Ein Porträt von Guido Tartarotti.

Guido Tartarottis "Über Leben": Erinnerungen an meine Großmütter

Zwei Großmütter, zwei Welten: warm, streng und voller süßer Kindheitserinnerungen.

Als Kinder waren wir bestens versorgt, denn wir hatten zwei Großmütter. Gut, das haben zum Glück die meisten Kinder, aber unsere Großmütter waren besonders. Meine eine Großmutter hieß Omi, war dick und rund und weich und von Beruf Hausfrau und Großmutter. Meine andere Großmutter hieß Omama, war mager und von Beruf Ärztin und streng.

Meine Omi spielte Mundharmonika, meine Omama spielte Tennis. Meine Omi ernährte sich und uns mit Knödeln und Nutellasemmeln, meine Omama ernährte sich und uns mit Mannerschnitten, strengen Ratschlägen und, wenn nötig, starken Medikamenten. Meine Großmütter besaßen beide große Fernsehapparate, und das war eine Sensation. Der Fernseher meiner Omi zeigte Schwarz-Weiß-Bilder, was wenig ausmachte, denn meine Omi sah am liebsten Schwarz-Weiß-Filme, im Idealfall mit Hans Moser.

Meine Omama besaß einen Farbfernseher, der das Grün der Tennisplätze in Wimbledon besonders gut zur Geltung brachte. Meine Omama sah nichts lieber als Tennis und grünes Gras.

Damals kletterte ich gerne auf Bäume. Ich war ein ungeschicktes Kind, aber irgendwie schaffte ich es, ein guter Baumkletterer zu werden. Ich kletterte so hoch wie möglich, saß dann in einer Astgabel und betrachtete die Welt unter mir. Manchmal sang ich sogar Lieder. Einmal schnitzte ich mit einem Taschenmesser den Namen eines Mädchens in die Rinde, verletzte mich dabei am Finger und fiel vom Baum.

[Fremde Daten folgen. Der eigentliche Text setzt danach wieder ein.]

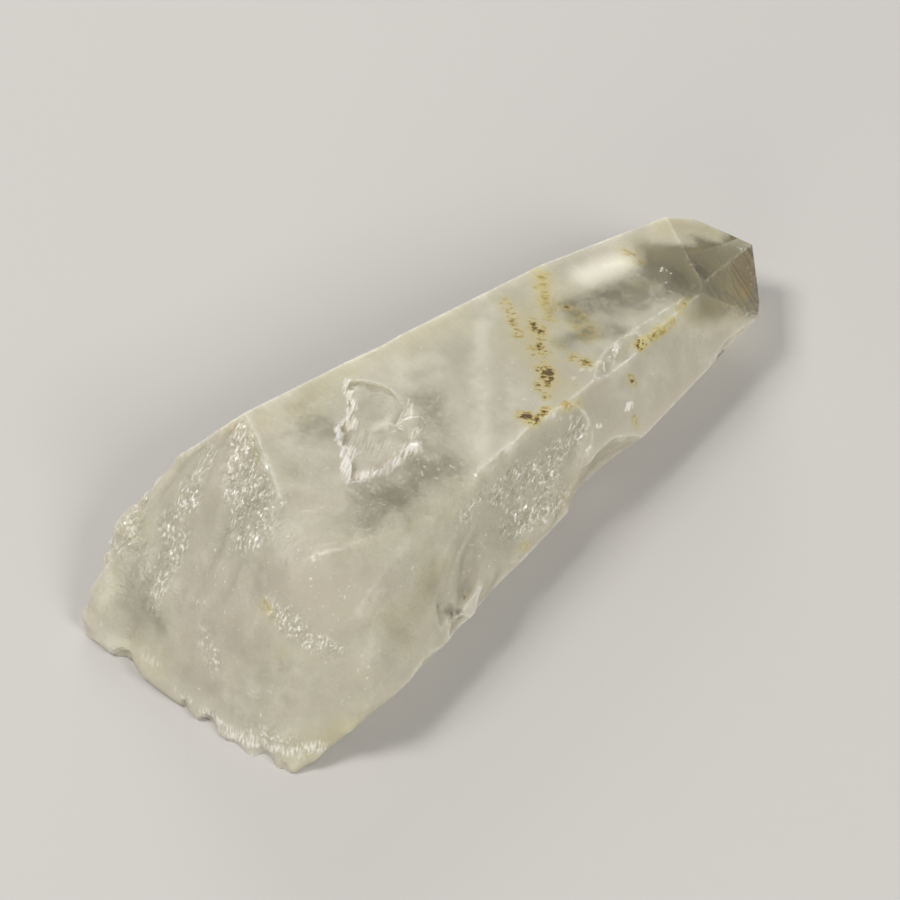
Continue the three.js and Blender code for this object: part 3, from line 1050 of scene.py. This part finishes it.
def stained(nodes, place, flecks, colour, finish):
    """The colour with a yellow haze round the iron, ochre where that is thin and rust where it is thick."""
    blots = nodes.noise(place, 1.3, 2)
    dashes = nodes.grain(place, DASH_TURN, (0.7, 0.28, 0.28), 3)
    flecked = nodes.plus(nodes.plus(flecks, dashes), blots)
    iron = nodes.times(nodes.look("iron"), nodes.ramp(flecked, 1.3, 1.8, 0.05, 1.7))
    haze = nodes.times(nodes.look("haze"), nodes.ramp(blots, 0.3, 0.7, 0.5, 1.0))
    ochre = nodes.ramp(iron, 0.15, 0.9, 0.0, 0.85)
    rust = nodes.ramp(iron, 0.8, 1.35, 0.0, 0.92)
    colour = nodes.mix(haze, colour, opaque(finish.tea))
    colour = nodes.mix(ochre, colour, opaque(finish.ochre))
    return nodes.mix(rust, colour, opaque(finish.rust)), ochre


def skin_of(nodes, place, broken, whole, sparkle):
    """Growth lines on the flat faces, waxy grain in the breaks and tilted cells in the sparkles."""
    lines = nodes.times(nodes.grain(place, (0, 0, 0), (0.5, 9, 9), 1), nodes.times(whole, 0.4))
    wax = nodes.plus(nodes.noise(place, 0.3, 2, 0.6), nodes.noise(place, 1.2, 1, 0.6))
    height = nodes.plus(lines, nodes.times(wax, broken))
    bump = nodes.add("ShaderNodeBump", Strength=0.7, Distance=0.1 * MM, Height=height).outputs[0]
    jitter = nodes.add("ShaderNodeTexNoise", Vector=place, Scale=1 / 0.6, Detail=1.0).outputs["Color"]
    jitter = nodes.vector("SUBTRACT", jitter, (0.5, 0.5, 0.5))
    corners = nodes.vector("MULTIPLY_ADD", jitter, (0.4, 0.4, 0.4), place)
    cells = nodes.add("ShaderNodeTexVoronoi", Vector=corners, Scale=4.0).outputs["Color"]
    tilt = nodes.add("ShaderNodeVectorMath", {"operation": "SCALE"})
    nodes.feed(tilt, "0", nodes.vector("SUBTRACT", cells, (0.5, 0.5, 0.5)))
    nodes.feed(tilt, "Scale", nodes.times(sparkle, 0.8))
    return nodes.vector("NORMALIZE", nodes.vector("ADD", bump, tilt.outputs[0]))


def quartz(finish):
    """Milky quartz with clear windows, a clear point, bruises and stains, and painted light and shade:
    glints, a glow by the point, highlights along the edges and shade in the clefts.
    """
    material = bpy.data.materials.new("milky quartz")
    nodes = NodeTable(material)
    coords = nodes.add("ShaderNodeTexCoord").outputs["Object"]
    place = nodes.add("ShaderNodeMapping", Vector=coords, Scale=(1 / MM, 1 / MM, 1 / MM)).outputs[0]
    broken = nodes.look("broken")
    sparkle = nodes.look("sparkle")
    painted_glow = nodes.look("painted_glow")
    cleft_shade = nodes.look("cleft_shade")
    rim = nodes.look("rim")
    whole = nodes.less(1.0, broken)
    flecks = nodes.noise(place, 0.45, 4, 0.65, 0.4)
    clearness = clearness_of(nodes, place)

    # The colours, from the body out to the painted shade in the clefts.
    # The painted glints in the sparkles; they also make the coat glossier there.
    painted_glints = painted_glints_of(nodes, place, sparkle)
    threads_and_edge_highlights = threads_and_edge_highlights_of(nodes, flecks, clearness)
    # The white holds crushed quartz, threads and crumbs, and painted light: the glints, the highlight along
    # the edges and the lit thin rim.
    white = nodes.most(bruises_and_painted_light_of(nodes, place), threads_and_edge_highlights, crumbs_of(nodes, place), nodes.times(painted_glints, 0.85))
    colour = nodes.mix(clearness, milk_of(nodes, place, whole, finish), opaque(finish.clear))
    colour = nodes.mix(white, colour, opaque(finish.white))
    # The painted glow by the point, a highlight painted into the colour.
    colour = nodes.mix(nodes.times(painted_glow, 0.85), colour, opaque(finish.painted_glow))
    colour, ochre = stained(nodes, place, flecks, colour, finish)
    # Painted shade in the clefts.
    colour = nodes.mix(cleft_shade, colour, opaque(finish.cleft_shade))

    # How much light goes through, most of it on the inner side, and how smooth the skin is.
    hidden = nodes.most(nodes.times(nodes.most(white, ochre, cleft_shade, painted_glow), 0.9), rim)
    through = nodes.times(nodes.ramp(clearness, 0.0, 1.0, 0.12, 0.95), nodes.less(1.0, hidden))
    inside = nodes.add("ShaderNodeNewGeometry").outputs["Backfacing"]
    through = nodes.most(through, nodes.times(inside, 0.92))
    gloss = nodes.ramp(broken, 0.0, 1.0, 0.36, 0.5)
    gloss = nodes.times(gloss, nodes.ramp(clearness, 0.3, 1.0, 1.0, 0.84))
    gloss = nodes.times(gloss, nodes.ramp(nodes.look("point"), 0.3, 0.8, 1.0, 0.1))
    gloss = nodes.times(gloss, nodes.ramp(sparkle, 0.0, 1.0, 1.0, 0.5))
    normal = skin_of(nodes, place, broken, whole, sparkle)

    shader = nodes.add(
        "ShaderNodeBsdfPrincipled",
        Base_Color=colour,
        Roughness=gloss,
        Transmission_Weight=through,
        Coat_Weight=nodes.most(nodes.ramp(broken, 0.0, 1.0, 0.5, 0.06), nodes.times(painted_glints, 0.9)),
        Subsurface_Weight=nodes.less(1.0, nodes.times(rim, 0.85)),
        Subsurface_Radius=(1.0, 0.95, 0.85),
        Subsurface_Scale=finish.glow,
        Normal=normal,
        Coat_Normal=normal,
        Coat_Roughness=0.06,
        Coat_IOR=QUARTZ_IOR,
        IOR=QUARTZ_IOR,
    )
    absorption = nodes.add("ShaderNodeVolumeAbsorption", Color=ABSORBED, Density=ABSORPTION)
    nodes.add("ShaderNodeOutputMaterial", Surface=shader.outputs[0], Volume=absorption.outputs[0])
    return material


def dress(piece, material):
    """Gives a piece its one material."""
    piece.data.materials.clear()
    piece.data.materials.append(material)


# ---------------------------------------------------------------- the pieces


class QUARTZ_OT_crystal(bpy.types.Operator):
    """The crystal, with its breaks worked up from the frame's plain solid"""

    bl_idname = "quartz.crystal"
    bl_label = "Crystal"

    def execute(self, context):
        noise.seed_set(SEED)
        shape = context.scene.crystal_shape
        piece = copy_of_node("crystal", frame["nodes"][NODE])
        shape_crystal(piece, shape)
        mark_crystal(piece)
        bpy.ops.object.shade_smooth_by_angle(angle=SMOOTH_TURN)
        dress(piece, quartz(context.scene.crystal_finish))
        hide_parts(NODE)
        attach(piece, "root")
        deselect_all()
        return {"FINISHED"}


def softbox(name, place, size, power, colour):
    """A soft light that looks at the crystal."""
    deselect_all()
    bpy.ops.object.light_add(type="AREA", location=place)
    light = bpy.context.active_object
    light.name = name
    light.rotation_mode = "QUATERNION"
    light.rotation_quaternion = (-Vector(place)).to_track_quat("-Z", "Y")
    light.data.shape = "RECTANGLE"
    light.data.size, light.data.size_y = size
    light.data.energy = power
    light.data.color = colour


def lay_floor(studio):
    """The plain pale floor."""
    deselect_all()
    bpy.ops.mesh.primitive_circle_add(
        vertices=96, radius=FLOOR_RADIUS, fill_type="NGON", location=(0, 0, -FLOOR_DROP)
    )
    floor = bpy.context.active_object
    floor.name = "floor"
    paper = bpy.data.materials.new("paper floor")
    nodes = NodeTable(paper)
    shader = nodes.add("ShaderNodeBsdfPrincipled", Base_Color=opaque(studio.floor), Roughness=0.7)
    nodes.add("ShaderNodeOutputMaterial", Surface=shader.outputs[0])
    dress(floor, paper)


class QUARTZ_OT_stage(bpy.types.Operator):
    """The floor, the lights and the camera"""

    bl_idname = "quartz.stage"
    bl_label = "Stage"

    def execute(self, context):
        studio = context.scene.crystal_studio
        lay_floor(studio)
        world = bpy.data.worlds.new("studio")
        world.use_nodes = True
        sky = world.node_tree.nodes["Background"]
        sky.inputs["Color"].default_value = WORLD_COLOUR
        sky.inputs["Strength"].default_value = WORLD_STRENGTH
        context.scene.world = world
        for light in LIGHTS:
            softbox(*light)
        context.scene.view_settings.view_transform = "Standard"

        aim = Vector(studio.aim)
        turn, lift = studio.azimuth, studio.elevation
        back = Vector((math.sin(turn) * math.cos(lift), -math.cos(turn) * math.cos(lift), math.sin(lift)))
        deselect_all()
        bpy.ops.object.camera_add(location=aim + back * studio.distance)
        camera = context.active_object
        camera.rotation_mode = "QUATERNION"
        camera.rotation_quaternion = (-back).to_track_quat("-Z", "Y")
        camera.data.lens = studio.lens
        camera.data.clip_start = 0.01
        camera.data.clip_end = 20
        context.scene.camera = camera
        return {"FINISHED"}


class QUARTZ_PT_sidebar(bpy.types.Panel):
    bl_label = "Quartz crystal"
    bl_idname = "QUARTZ_PT_sidebar"
    bl_space_type = "VIEW_3D"
    bl_region_type = "UI"
    bl_category = "Quartz"

    def draw(self, context):
        for label, group, operator in (
            ("Shape", "crystal_shape", None),
            ("Finish", "crystal_finish", QUARTZ_OT_crystal),
            ("Studio", "crystal_studio", QUARTZ_OT_stage),
        ):
            box = self.layout.box()
            box.label(text=label)
            settings = getattr(context.scene, group)
            for name in settings.__annotations__:
                box.prop(settings, name)
            if operator:
                box.operator(operator.bl_idname)


CLASSES = (
    CrystalShape,
    CrystalFinish,
    CrystalStudio,
    QUARTZ_OT_crystal,
    QUARTZ_OT_stage,
    QUARTZ_PT_sidebar,
)


def register():
    for entry in CLASSES:
        bpy.utils.register_class(entry)
    bpy.types.Scene.crystal_shape = PointerProperty(type=CrystalShape)
    bpy.types.Scene.crystal_finish = PointerProperty(type=CrystalFinish)
    bpy.types.Scene.crystal_studio = PointerProperty(type=CrystalStudio)


def unregister():
    del bpy.types.Scene.crystal_studio
    del bpy.types.Scene.crystal_finish
    del bpy.types.Scene.crystal_shape
    for entry in reversed(CLASSES):
        bpy.utils.unregister_class(entry)


def main():
    register()
    bpy.ops.quartz.crystal()
    bpy.ops.quartz.stage()


if __name__ == "__main__":
    main()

Die Wundversorgung lieferten meine Großmütter, die eine mit aufgebackenen Nutellasemmeln (mit Butter!), die andere, indem sie einen Verband anlegte, Mannerschnitten verordnete und mich gehörig ausschimpfte. Vielleicht, denke ich manchmal, sollte ich wieder einmal auf einen Baum klettern.

Guido Tartarotti

Über Guido Tartarotti

Guido Tartarotti wurde, ohne vorher um Erlaubnis gefragt worden zu sein, am 23. Mai 1968 zur Mödlinger Welt gebracht. Seine Eltern sind Lehrer, und das prägte ihn: Im anerzogenen Wunsch, stets korrekt und dialektfrei zu sprechen, glaubte er bis in die Pubertät, Vösendorf heiße eigentlich Felsendorf. Das Gymnasium Perchtoldsdorf, wo es damals u. a. eine strenge Einbahnregelung für die Stiegenhäuser gab, verzichtete nach einigen Verhaltensoriginalitäten seinerseits nach der fünften Klasse auf seine weitere Mitarbeit. Also maturierte er in der AHS Mödling-Keimgasse. 1990 begann er in der KURIER-Chronikredaktion. 1994 wurde er Leiter der Medienredaktion, ein Jahr darauf auch der Kulturredaktion. Beide Positionen legte er 2004 zurück, um wieder mehr Zeit zum Schreiben zu haben.